Two Eskimos sitting in a kayak were chilly, but when they lit a fire in the craft it sank.....proving once and for all that you can't have your kayak and heat it, too.


Two boll weevils grew up in South Carolina. One went to Hollywood and became a famous actor. The other stayed behind in the cotton fields and never amounted to much. The second one, naturally, became known as the lesser of two weevils.


A three-legged dog walks into a saloon in the Old West. He sidles up to the bar and announces: "I'm looking for the man who shot my paw."


A neutron goes into a bar and asks the bartender, "How much for a beer?"

The bartender replies, "For you, no charge."


Two atoms are walking down the street and they run into each other.

One says to the other, "Are you all right?"

"No, I lost an electron!"

"Are you sure?"

"Yeah, I'm positive!"


Did you hear about the Buddhist who refused his dentist's novocaine during root canal work? He wanted to transcend dental medication!


A group of chess enthusiasts had checked into a hotel, and were standing in the lobby discussing their recent tournament victories. After about an hour, the manager came out of the office and asked them to disperse.

"But why?", they asked, as they moved off.

"Because," he said, "I can't stand chess nuts boasting in an open foyer."


A doctor made it his regular habit to stop off at a bar for a hazelnut daiquiri on his way home. The bartender knew of his habit, and would always have the drink waiting at precisely 5:03 p.m. One afternoon, as the end of the work day approached, the bartender was dismayed to find that he was out of hazelnut extract. Thinking quickly, he threw together a daiquiri made with hickory nuts and set it on the bar.
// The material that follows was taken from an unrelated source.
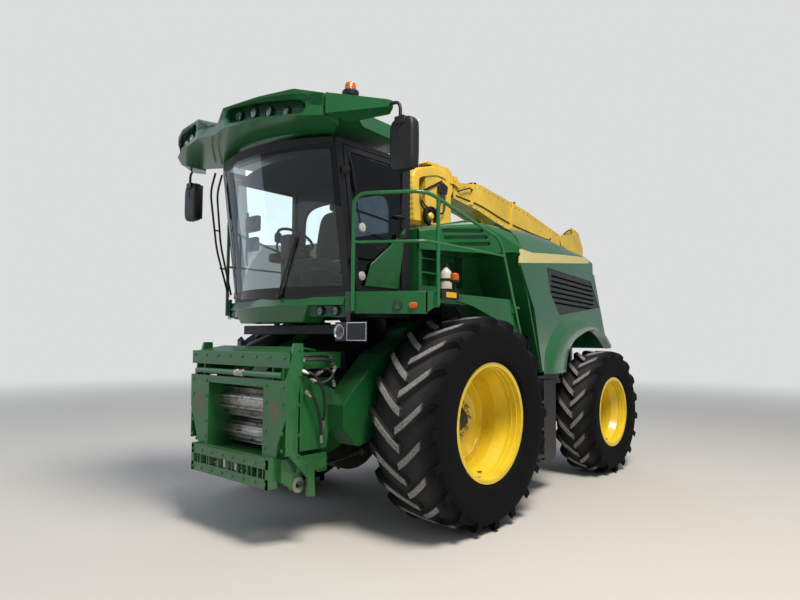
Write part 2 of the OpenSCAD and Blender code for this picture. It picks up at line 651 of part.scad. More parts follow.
// The feeder: throat, frame plate, lower beam, side hooks and arms to its hinge
module feeder_housing() color(green) machine() {
    difference() {
        union() {
            both_sides() {
                side_plate([[-1690, 700], [-990, 700], [-700, 800], [hinge_y, 800], [hinge_y, 1040],
                    [-1000, 1400], [-1690, 1400]], throat_half_w, throat_half_w + 30);
                x_bar(throat_half_w, throat_half_w + 30, hinge_y, hinge_z, 120);
                side_plate([[-1690, 620], [-1690, 1410], [-1620, 1670], [-1560, 1670], [-1560, 900],
                    [-1300, 620]], 690, 720);
                side_plate([[-1690, 700], [-1690, 480], [-1560, 480], [-1430, 370], [-1340, 370], [-1340, 430],
                    [-1200, 560], [-1200, 700]], 600, 660);
                block([throat_half_w + 30, -1260, 640], [600, -1200, 700]);
                for (x = [lift_x - 60, lift_x + 32]) side_plate([[-1200, 572], [-1100, 572], [-1100, 700],
                    [-1200, 700]], x, x + 28);
                block([throat_half_w + 30, -1260, 700], [lift_x + 60, -1100, 716]);
                x_bar(lift_x - 60, lift_x + 60, lift_eye.x, lift_eye.y, pin_r);
            }
            block([-760, -1720, 530], [760, -1690, 1410]);
            block([-600, -1800, 600], [600, -1720, 740]);
            block([-throat_half_w, -1690, 730], [throat_half_w, -1020, 760]);
            block([-throat_half_w, -1690, 1345], [throat_half_w, -1080, 1375]);
        }
        block([-throat_half_w, -1730, 760], [throat_half_w, -1680, 1345]);
        both_sides() x_bar(throat_half_w - 1, throat_half_w + 31, hinge_y, hinge_z, trunnion_r + fit_gap);
        both_sides() x_bar(590, 670, -1510, 530, header_bore_r);
        x_bar(-throat_half_w - 40, throat_half_w + 40, upper_roll_y, upper_roll_z, 35 + 0.1);
        x_bar(-throat_half_w - 40, throat_half_w + 40, lower_roll_y, lower_roll_z, 30 + 0.1);
    }
}

// The hood over the feeder with its lip and the lock bar in front
module feeder_hood() color(green) machine() {
    side_plate([[-1720, 1410], [-1720, 1500], [-1660, 1560], [-1250, 1690], [-1250, 1640], [-1600, 1520],
        [-1660, 1480], [-1660, 1410]], -560, 560);
    side_plate([[-1660, 1410], [-1660, 1480], [-1600, 1520], [-1250, 1640], [-1250, 1375], [-1560, 1375], [-1560, 1410]], -430, 430);
    x_bar(-560, 560, -1745, 1450, 25);
}

// A feed roll along X with bars round it; its shaft turns in the feeder's sides
module feed_roll(r, shaft_r, bars, bar_h) {
    half = throat_half_w - 6;
    rotate([0, 90, 0]) {
        translate([0, 0, -half]) cylinder(r = r - bar_h, h = 2 * half);
        translate([0, 0, -half - 34]) cylinder(r = shaft_r, h = 2 * half + 68);
        for (i = [0 : bars - 1]) rotate([0, 0, 360 / bars * i])
            translate([r - bar_h - 8, -8, -half]) cube([bar_h + 7, 16, 2 * half]);
    }
}
module feed_roll_upper() color(steel) machine() translate([0, upper_roll_y, upper_roll_z])
    feed_roll(upper_roll_r, 35, 10, 34);
module feed_roll_lower() color(steel) machine() translate([0, lower_roll_y, lower_roll_z])
    feed_roll(lower_roll_r, 30, 12, 16);

// The two lift cylinders under the feeder and, apart, their rods
lift_len = norm([lift_eye.x - lift_tail.x, lift_eye.y - lift_tail.y]);
lift_angle = atan2(lift_eye.y - lift_tail.y, lift_tail.x - lift_eye.x);
module on_lift() machine() both_sides() translate([lift_x, lift_tail.x, lift_tail.y])
    rotate([-lift_angle, 0, 0]) rotate([90, 0, 0]) children();
module lift_cylinders() color(black) on_lift() difference() {
    union() {
        translate([0, 0, 30]) cylinder(r = 44, h = 590);
        rotate([0, 90, 0]) cylinder(r = 40, h = 96, center = true);
        translate([0, 0, 0]) cylinder(r = 34, h = 40);
    }
    rotate([0, 90, 0]) cylinder(r = pin_r + fit_gap, h = 110, center = true);
    translate([0, 0, 100]) cylinder(r = lift_rod_r + 0.05, h = 600);
}
module lift_rods() color(steel) on_lift() difference() {
    union() {
        translate([0, 0, 300]) cylinder(r = lift_rod_r, h = lift_len - 310);
        translate([0, 0, lift_len]) rotate([0, 90, 0]) cylinder(r = 38, h = 60, center = true);
    }
    translate([0, 0, lift_len]) rotate([0, 90, 0]) cylinder(r = eye_r, h = 70, center = true);
}

// The spout's slewing turret: ring gear, chute and the elbow that turns the crop rearward
module spout_turret() color(yellow) machine() {
    translate([0, turret_y, turret_z]) difference() {
        cylinder(r = turret_r, h = 100);
        translate([0, 0, -1]) cylinder(r = spout_half_w - plate_t, h = 102);
    }
    both_sides() side_plate(chute_edge, spout_half_w - plate_t, spout_half_w);
    plate_run(chute_front, -plate_t, 0);
    plate_run(chute_rear, 0, plate_t);
    for (x = [-70, 50]) difference() {
        side_plate([[1250, 3170], [1330, 3170], [1330, 3270], [1250, 3300]], x, x + 20);
        x_bar(x - 1, x + 21, tail_pin.x, tail_pin.y, pin_r + 0.1);
    }
    x_bar(-70, 70, tail_pin.x, tail_pin.y, pin_r);
    both_sides() {
        side_plate([[1230, 3730], [1330, 3730], [1330, 3830], [1230, 3830]], spout_half_w, spout_half_w + 14);
        x_bar(spout_half_w, spout_half_w + 40, spout_hinge.x, spout_hinge.y, 18);
    }
}

// The chute's side view: its front and top, then its rear wall down: [y, z]
chute_top_edge = [[740, turret_z + 100], [740, 3800], [900, 3900], [1250, 3900], [1290, 3800]];
chute_edge = concat(chute_top_edge, [[1290, 3640], [1250, 3560], [1250, turret_z + 100]]);
chute_front = [[740, turret_z + 100], [740, 3800], [900, 3900], [1250, 3900], [1290, 3800]];
chute_rear = [[1250, turret_z + 100], [1250, 3560], [1290, 3640]];

// Plates between the spout's sides along a run of [y, z] points, from the offsets a to b to its left
module plate_run(run, a, b) for (i = [0 : len(run) - 2]) let (d = (run[i + 1] - run[i]) / norm(run[i + 1] - run[i]),
    n = [-d.y, d.x], p = run[i] + d * plate_t * 0.5, q = run[i + 1] - d * plate_t * 0.5)
    side_plate([p + n * a, q + n * a, q + n * b, p + n * b], -spout_half_w + plate_t + fit_gap,
        spout_half_w - plate_t - fit_gap);

module spout_cover() color(yellow) machine() side_plate([[760, 3900], [800, 3930], [1220, 3930],
    [1250, 3900]], -spout_half_w + 20, spout_half_w - 20);

// The boom's side view: top edge, then bottom edge back: [y, z]
boom_top = [[1310, 3760], [1900, 3850], [3070, 3700], [4200, 3470]];
boom_bottom = [[4200, 3260], [3500, 3270], [2650, 3330], [2380, 3370], [1900, 3480], [1450, 3540], [1310, 3560]];

module spout_boom() color(yellow) machine() {
    both_sides() side_plate(concat(boom_top, boom_bottom), spout_half_w - plate_t, spout_half_w);
    plate_run(boom_top, -plate_t, 0);
    plate_run(boom_bottom, -plate_t, 0);
    both_sides() difference() {
        side_plate([[1270, 3730], [1400, 3690], [1400, 3770], [1330, 3830], [1270, 3830]],
            spout_half_w + 14 + fit_gap, spout_half_w + 32);
        x_bar(spout_half_w, spout_half_w + 40, spout_hinge.x, spout_hinge.y, 18 + fit_gap);
    }
    both_sides() {
        block([spout_half_w, 1350, 3700], [spout_half_w + 32, 1400, 3760]);
        side_plate([[4190, 3400], [4190, 3462], [4285, 3462], [4285, 3400]], spout_half_w - plate_t, spout_half_w);
        x_bar(spout_half_w - 1, spout_half_w + 16, flap_pin.x, flap_pin.y, 10);
    }
    for (x = [-70, 50]) side_plate([[eye_pin.x - 50, eye_pin.y - 45], [eye_pin.x + 50, eye_pin.y - 45],
        [eye_pin.x + 70, eye_pin.y + 80], [eye_pin.x - 70, eye_pin.y + 80]], x, x + 20);
    x_bar(-70, 70, eye_pin.x, eye_pin.y, 16);
}

module spout_flap() color(yellow) machine() {
    both_sides() difference() {
        side_plate([[4225, 3440], [4225, 3290], [4600, 3230], [5050, 3190], [5050, 3215], [4600, 3400],
            [4260, 3470]], spout_half_w + 1, spout_half_w + 13);
        x_bar(spout_half_w, spout_half_w + 40, flap_pin.x, flap_pin.y, 10 + fit_gap);
    }
    side_plate([[4310, 3447], [4600, 3388], [5050, 3203], [5050, 3215], [4600, 3400], [4310, 3459]],
        -spout_half_w - 13, spout_half_w + 13);
}

spout_len = norm(eye_pin - tail_pin);
spout_angle = atan2(eye_pin.y - tail_pin.y, eye_pin.x - tail_pin.x);
module on_spout() machine() translate([0, tail_pin.x, tail_pin.y]) rotate([spout_angle, 0, 0])
    rotate([-90, 0, 0]) children();
module spout_cylinder() color(black) on_spout() difference() {
    union() {
        translate([0, 0, 24]) cylinder(r = 36, h = 560);
        rotate([0, 90, 0]) cylinder(r = 34, h = 90, center = true);
    }
    rotate([0, 90, 0]) cylinder(r = pin_r + fit_gap, h = 110, center = true);
    translate([0, 0, 100]) cylinder(r = lift_rod_r + 0.05, h = 600);
}
module spout_rod() color(steel) on_spout() difference() {
    union() {
        translate([0, 0, 130]) cylinder(r = lift_rod_r, h = spout_len - 140);
        translate([0, 0, spout_len]) rotate([0, 90, 0]) cylinder(r = 40, h = 60, center = true);
    }
    translate([0, 0, spout_len]) rotate([0, 90, 0]) cylinder(r = 28, h = 70, center = true);
}

chassis_frame();
front_axle();
rear_axle();
engine_block();
cutterhead_housing();
drive_covers();
cab_body();
cab_glass();
cab_roof();
lamps();
amber_lamps();
mirrors();
wipers();
operator_seat();
steering_column();
nose_panel();
platforms();
handrails();
access_ladder();
hood_front();
hood_top();
rear_panel();
counterweight();
side_tanks();
steering_cylinder();
cab_door();
door_glass();
side_panel_left();
side_panel_right();
side_grille_left();
side_grille_right();
front_tyre_left();
front_tyre_right();
front_rim_left();
front_rim_right();
rear_tyre_left();
rear_tyre_right();
rear_rim_left();
rear_rim_right();
knuckle_left();
knuckle_right();
steering_rod();
feeder_housing();
feeder_hood();
feed_roll_upper();
feed_roll_lower();
spout_turret();
spout_boom();
spout_cover();
spout_flap();
spout_cylinder();
spout_rod();
lift_cylinders();
lift_rods();
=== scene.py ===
# Self-propelled forage harvester, parked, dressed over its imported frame.
# Lengths are metres. In the frame -Y is the front, +X the machine's left, +Z up.
import math
import bmesh
import bpy
import numpy as np
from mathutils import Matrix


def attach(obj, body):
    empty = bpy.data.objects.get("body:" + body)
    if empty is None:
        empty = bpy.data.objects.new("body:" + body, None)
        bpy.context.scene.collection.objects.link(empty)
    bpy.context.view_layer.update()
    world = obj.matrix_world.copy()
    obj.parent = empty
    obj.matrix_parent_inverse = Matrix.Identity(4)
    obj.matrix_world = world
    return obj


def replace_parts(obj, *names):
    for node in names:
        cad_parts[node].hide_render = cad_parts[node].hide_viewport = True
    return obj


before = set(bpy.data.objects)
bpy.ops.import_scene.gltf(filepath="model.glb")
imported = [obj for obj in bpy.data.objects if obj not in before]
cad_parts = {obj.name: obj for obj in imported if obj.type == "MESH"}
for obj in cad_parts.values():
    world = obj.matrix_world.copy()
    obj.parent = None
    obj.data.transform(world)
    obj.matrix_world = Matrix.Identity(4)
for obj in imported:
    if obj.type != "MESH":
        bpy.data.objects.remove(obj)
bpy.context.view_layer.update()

# Camera: a phone held at chest height off the front left corner, wide angle.
# Its place and turn come from the ellipses of the wheel rims in the picture.
CAMERA_PLACE = (4.75, -6.34, 1.76)
CAMERA_TURN = math.radians(41.59)      # from +Y towards -X
CAMERA_TILT = math.radians(3.7)
CAMERA_ROLL = math.radians(0.36)
SENSOR = 36.0
FOCAL_SHARE = 606.16 / 800.0       # focal length over the picture's width
camera = bpy.data.objects.new("camera", bpy.data.cameras.new("camera"))
camera.data.sensor_fit = "HORIZONTAL"
camera.data.sensor_width = SENSOR
camera.data.lens = SENSOR * FOCAL_SHARE
camera.location = CAMERA_PLACE
camera.rotation_euler = (math.radians(90) + CAMERA_TILT, 0.0, CAMERA_TURN)
camera.rotation_euler.rotate_axis("Z", CAMERA_ROLL)
bpy.context.scene.collection.objects.link(camera)
bpy.context.scene.camera = camera
bpy.context.scene.view_settings.view_transform = "Standard"

# Studio: a plain pale floor that runs into a pale surround, and soft light.
# A large warm panel stands high at the front left, with a weak fill and a back light.
FLOOR_HALF = 400.0
BACKDROP = "#dcdddd"


def linear(code):
    """An sRGB hex colour as linear red, green, blue and alpha."""
    parts = np.array([int(code[i:i + 2], 16) for i in (1, 3, 5)]) / 255.0
    return (*np.where(parts <= 0.04045, parts / 12.92, ((parts + 0.055) / 1.055) ** 2.4), 1.0)


def fill(node, *values, stops=(), **given):
    """Fills inputs, in order or by name, with sockets, hex colours or values; sets properties.

    stops are a colour ramp's pairs of position and hex colour."""
    for k, (place, code) in enumerate(stops):
        elements = node.color_ramp.elements
        element = elements[k] if k < len(elements) else elements.new(1.0)
        element.position, element.color = place, linear(code)
    for key, value in [*enumerate(values), *given.items()]:
        name = key if isinstance(key, int) else key.replace("_", " ")
        if isinstance(name, str) and name not in node.inputs:
            setattr(node, key, value)
        elif isinstance(value, bpy.types.NodeSocket):
            node.id_data.links.new(value, node.inputs[name])
        else:
            node.inputs[name].default_value = linear(value) if isinstance(value, str) else value
    return node


def add(tree, kind, *values, out=0, **given):
    """Adds a node with its settings and links, and gives one of its outputs or a slice of them."""
    return fill(tree.nodes.new("ShaderNode" + kind), *values, **given).outputs[out]


def material(name, **sockets):
    """A new material of that name: itself, its node tree and its filled shader."""
    made = bpy.data.materials.new(name)
    made.use_nodes = True
    return made, made.node_tree, fill(made.node_tree.nodes["Principled BSDF"], **sockets)


floor_mesh = bpy.data.meshes.new("floor")
floor_mesh.from_pydata([(x * FLOOR_HALF, y * FLOOR_HALF, 0.0) for x, y in
                        ((-1, -1), (1, -1), (1, 1), (-1, 1))], [], [(0, 1, 2, 3)])
floor = bpy.data.objects.new("floor", floor_mesh)
bpy.context.scene.collection.objects.link(floor)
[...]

The doctor came in at his regular time, took one sip of the drink and exclaimed, "This isn't a hazelnut daiquiri!"

"No, I'm sorry", replied the bartender, "it's a hickory daiquiri, doc."


A hungry lion was roaming through the jungle looking for something to eat. He came across two men: one was sitting under a tree and reading a book; the other was typing away on his typewriter. The lion quickly pounced on the man reading the book and devoured him. Even the king of the jungle knows that readers digest and writers cramp.


There was a man who entered a local paper's pun contest. He sent in ten different puns, in the hope that at least one of the puns would win. Unfortunately, no pun in ten did.


A mushroom walks into a bar, sits down and orders a drink. The bartender says, "We don't serve mushrooms here."

The mushroom says, "Why?! I'm a fun guy!"


This guy goes into a restaurant for a Christmas breakfast while in his home town for the holidays. After looking over the menu he says, "I'll just have the eggs benedict."

His order comes a while later and it's served on a huge fancy chrome plate. He asks the waiter, "What's with the fancy plate?"

The waiter replies, "There's no plate like chrome for the hollandaise!"


Very early one morning two birds are sitting at the side of a large puddle of oil. They see a worm on the other side. So... the one flies over and the other one swims through. Which one gets the worm first? The one who swam, of course, because "Da oily boid gets da woim."